The announcement affects about 280 people in total, according to UBS spokesman Doug Morris. About 125 bankers will be affected, sources said.

Yesterday was the last day for muni employees not included in a plan to transfer a portion of the group to the wealth management division, according to sources. A mood that at least one person described as sadness overtook the 15th floor of UBS headquarters at 1285 Sixth Avenue in Manhattan, as employees were called one by one to Human Resources to receive their severance.

The severance will include the immediate payout of the deferred compensation, according to one person.

As it did when it first announced the exit on May 6, UBS said it was shuttering the muni group as part of an effort to refocus the fixed-income, currencies, and commodities group to focus on core business areas. The decision in May came after UBS announced another $11 billion write-down related to U. S. residential mortgages, bringing its total write-downs to about $38 billion, and hired a new chief executive officer.

The firm will transfer a portion of the muni business, a secondary market trading operation of about 100 people, into the wealth management division. The traders will help support UBS' roughly 8,200 financial advisers and more than two million clients, according to the bank. The group that will remain with UBS will also include a business to advise governments and others on public-private partnerships.

UBS said it expects to complete the closure of the business in the next few months.

While the bank did not publicly go into detail about its decision to leave the municipal market, it was due to many factors, according to people at UBS.

For one, student loan auction-rate securities were housed in the municipal department and when the firm lost money as a result of failed auctions in that market, it blamed it on the department as a whole, one source said. For another, executives and shareholders in Switzerland were not firmly committed to the municipal market and did not fully understand its profit potential, the people said.

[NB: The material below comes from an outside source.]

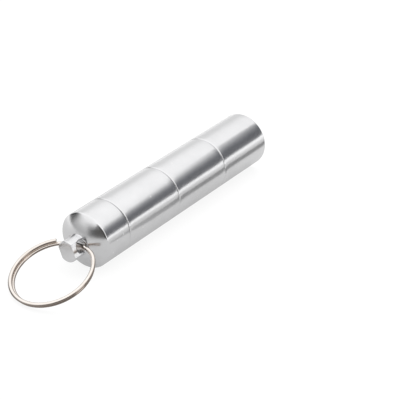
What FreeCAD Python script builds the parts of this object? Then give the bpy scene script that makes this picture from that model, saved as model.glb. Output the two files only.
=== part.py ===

"UBS assigned a lot of the write-down they took in the student loan ARS with this department," one managing director said. "What happened in the student loan market does not reflect the fundamentals in the municipal market."

Another factor may have been a $980 million collateral posting Fitch Ratings reported UBS made in April in connection with a Florida Gas Utility prepaid gas bond sale. Fitch said that UBS posted collateral equal to 102% of bond and swap-related exposure after FGU requested the required posting following rating downgrades for UBS.

Bond documents allowed FGU to seek the collateral if UBS was downgraded by at least two rating agencies to below AA by Fitch and Standard & Poor's, and Aa3 by Moody's Investors Service.

While the potential sale and shuttering was announced in May, sources said UBS had begun shopping the unit around to potential buyers in April, or even earlier. Sources said the bank's decision to announce in May that if a buyer was not found it would close the doors, effectively undercutting any sale.

Both traditional and non-traditional buyers expressed interest, but in the end did not commit, said one source. Another said UBS may have turned down a number of buyers because selling them the municipal business might have made them too competitive with UBS's wealth management business.

Regardless, the fate of the UBS employees left without a role at the firm is uncertain, though market sources have said that many firms are hiring. Bank of America, Depfa First Albany Securities LLC, Morgan Keegan & Co., Wachovia Bank NA, and Raymond James & Associates Inc. are all said to be hiring, while Piper Jaffray & Co. has said it could use the opportunity to add talented people.

One source said UBS' housing group was one of the best on the street and might go as a unit to a single firm.

In 2007, UBS was the third-ranked senior manager, writing $36.3 billion in new business through 614 deals for 8.6% of the market, according to Thomson Reuters. Through June 4 of this year, UBS dropped to sixth most active, writing $14.4 billion in new business through 187 deals.